Comparando os resultados das provas objetiva (primeira etapa, de 100
questões fechadas, onde o candidato escolhe a resposta que julga correta
entre quatro alternativas) e escrita, houve uma grande diferença na
colocação dos aprovados, o que levou a suspeitas ainda maiores. Para se ter
uma ideia, o primeiro colocado na primeira etapa do concurso ficou em 937º
na segunda. Entre os 40 primeiros, o mais bem colocado foi o 31º, que obteve
a 42ª maior nota na segunda etapa. O candidato que obteve a colocação 27 na
prova fechada foi classificado em 1.249º depois de passar pela prova
escrita.

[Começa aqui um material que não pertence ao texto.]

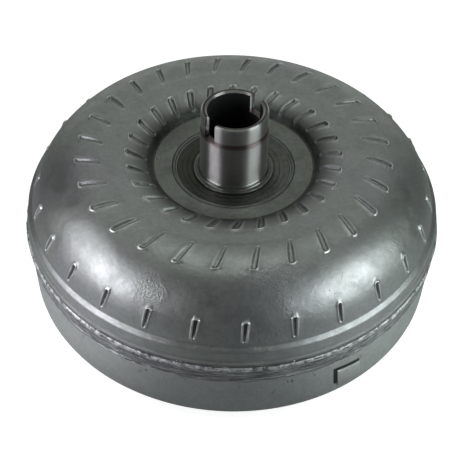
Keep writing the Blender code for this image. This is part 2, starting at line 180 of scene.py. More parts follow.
class Profile:
    """A (radius, height) line measured along its length."""

    def __init__(self, points):
        self.points = np.array(points, float)
        steps = np.hypot(*np.diff(self.points, axis=0).T)
        self.stations = np.concatenate([[0.0], np.cumsum(steps)])
        self.length = self.stations[-1]

    def at(self, s):
        return np.stack([np.interp(s, self.stations, self.points[:, k]) for k in (0, 1)], -1)

    def normal(self, s):
        """Unit normal on the left of the direction of travel, which is outwards here."""
        ahead = self.at(np.minimum(s + 0.25, self.length))
        behind = self.at(np.maximum(s - 0.25, 0.0))
        along = ahead - behind
        along /= np.maximum(np.hypot(along[..., 0], along[..., 1]), 1e-9)[..., None]
        return np.stack([-along[..., 1], along[..., 0]], -1)


def link(name, mesh, finish=None, replaced=()):
    """Link a finished mesh as one piece of the housing; without a finish it keeps its own."""
    piece = bpy.data.objects.new(name, mesh)
    bpy.context.scene.collection.objects.link(piece)
    if finish:
        mesh.materials.clear()
        mesh.materials.append(finish)
    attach(piece, HOUSING)
    if replaced:
        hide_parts(*replaced)


def clean_mesh(name, bm, smooth):
    """Merge poles, point the faces out, and keep edges smooth up to the given angle."""
    bmesh.ops.remove_doubles(bm, verts=bm.verts, dist=1e-7)
    bmesh.ops.recalc_face_normals(bm, faces=bm.faces)
    mesh = bpy.data.meshes.new(name)
    bm.to_mesh(mesh)
    bm.free()
    mesh.shade_smooth()
    if smooth < 180:
        mesh.set_sharp_from_angle(angle=radians(smooth))
    return mesh


def grid_mesh(name, points, smooth, marks=None):
    """Skin a (rows, columns, 3) array that is closed both ways; marks are values per point."""
    rows, columns = points.shape[:2]
    index = np.arange(rows * columns).reshape(rows, columns)
    right = np.roll(index, -1, 1)
    faces = np.stack([index, np.roll(index, -1, 0), np.roll(right, -1, 0), right], -1)
    mesh = bpy.data.meshes.new(name)
    mesh.from_pydata((points.reshape(-1, 3) * MM).tolist(), [], faces.reshape(-1, 4).tolist())
    for mark, values in (marks or {}).items():
        layer = mesh.attributes.new(mark, "FLOAT", "POINT")
        layer.data.foreach_set("value", values.ravel().astype(np.float32))
    bm = bmesh.new()
    bm.from_mesh(mesh)
    bpy.data.meshes.remove(mesh)
    return clean_mesh(name, bm, smooth)


def ring_point(r, azimuth, z):
    """Points at radius, azimuth and height arrays, as an array of (x, y, z)."""
    a = np.radians(azimuth)
    return np.stack([r * np.sin(a), -r * np.cos(a), z], -1)


def turn(points, columns, offset=None):
    """Turn a closed profile about Z. offset(r, z, azimuth) moves a point outwards."""
    points = np.array(points, float)
    r = np.repeat(points[:, :1], columns, 1)
    z = np.repeat(points[:, 1:], columns, 1)
    azimuth = np.broadcast_to(np.arange(columns) * 360.0 / columns, r.shape)
    if offset is not None:
        along = np.roll(points, -1, 0) - np.roll(points, 1, 0)
        along /= np.maximum(np.hypot(along[:, 0], along[:, 1]), 1e-9)[:, None]
        push = offset(r, z, azimuth)
        r = r - along[:, 1:] * push
        z = z + along[:, :1] * push
    return ring_point(r, azimuth, z)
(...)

Já aquele que ficou em 1.249º na prova objetiva conseguiu chegar à
3ª colocação na prova aberta.
Foi essa discrepância no resultado que chamou ainda mais a atenção do
procurador do grupo que assina o PAC, o funcionário público da Prefeitura do
Recife, Fernando Ribeiro da Cunha, que obteve na internet dados dos outros
candidatos. Ele ficou em 20º lugar na primeira etapa e terminou em 1.128º na
segunda. “Nós não estamos trabalhando com a hipótese de fraude. A palavra
fraude contém a ideia de dolo, de intenção de violar a lei. O que
constatamos foi desleixo, desídia, uma correção de prova feita às pressas e
de qualquer jeito”, lamenta o candidato.Nessa quarta-feira , chegou ao
Tribunal de Justiça notificação para prestar informações no prazo de 15
dias. Segundo a assessoria de imprensa, o órgão só iria se manifestar depois
de avaliar o documento.
Liminar
Um grupo de outros cinco candidatos ao concurso também vai recorrer ao CNJ.
Até a semana que vem o advogado Marcelo Lobato encaminhará um pedido de
providências. “São etapas e provas diferentes, mas não é possível que alguém
que foi tão bem na prova objetiva ter se saído tão mal nas questões abertas.

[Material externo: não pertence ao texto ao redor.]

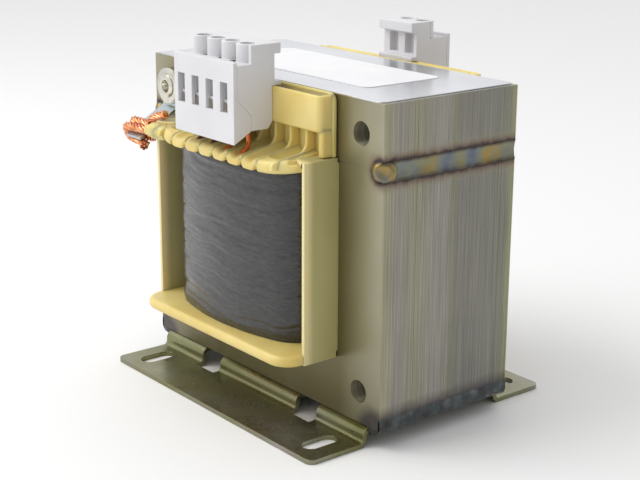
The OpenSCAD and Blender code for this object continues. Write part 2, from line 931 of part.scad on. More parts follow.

Alguma coisa está acontecendo”, argumenta Lobato. Ele salienta ainda que uma
análise da correção de várias provas mostra que alguns candidatos foram
penalizados por erros cometidos também por concorrentes que não tiveram
desconto semelhante na nota. Um exemplo é a falta da qualificação de
testemunhas na questão que pedia a elaboração de um testamento. Enquanto
alguns perderam pontos, um candidato que cometeu a mesma falha recebeu nota
máxima.
No pedido de providências que encaminhará ao CNJ, o advogado solicitará a
concessão de liminar para suspender a terceira etapa da prova, marcada para
9 a 25 de janeiro na modalidade oral e para a qual foram classificados 1.710
candidatos. Se o CNJ comprovar que houve favorecimento a algum, o concurso
será anulado e todas as modalidades terão que ser repetidas. Foram inscritos
para a seleção 5.977 bacharéis em direito ou quem comprovou exercício da
função em serviço notarial ou de registro por 10 anos, completados até a
data da primeira publicação do edital do concurso. Não há um salário fixo: o
titular embolsa tudo que sobrar da arrecadação do cartório depois de
repassar ao estado todas as taxas legais.
Férias no TJ
Os ministros do Supremo Tribunal Federal optaram por adiar o julgamento da
ação que trata das férias de 60 dias anuais dos mais de 2 mil servidores da
2ª instância do Tribunal de Justiça de Minas Gerais (TJMG). Estava na pauta
de dessa quarta-feira um mandado de segurança contra decisão do Conselho
Nacional de Justiça (CNJ), tomada há quatro anos, derrubando o benefício que
existe apenas no TJ mineiro. A recomendação, no entanto, nunca foi colocada
em prática porque o sindicato que representa a categoria conseguiu na
Justiça uma liminar suspendendo a aplicação. Os servidores questionam na
ação a legitimidade do CNJ para deliberar sobre as suas férias.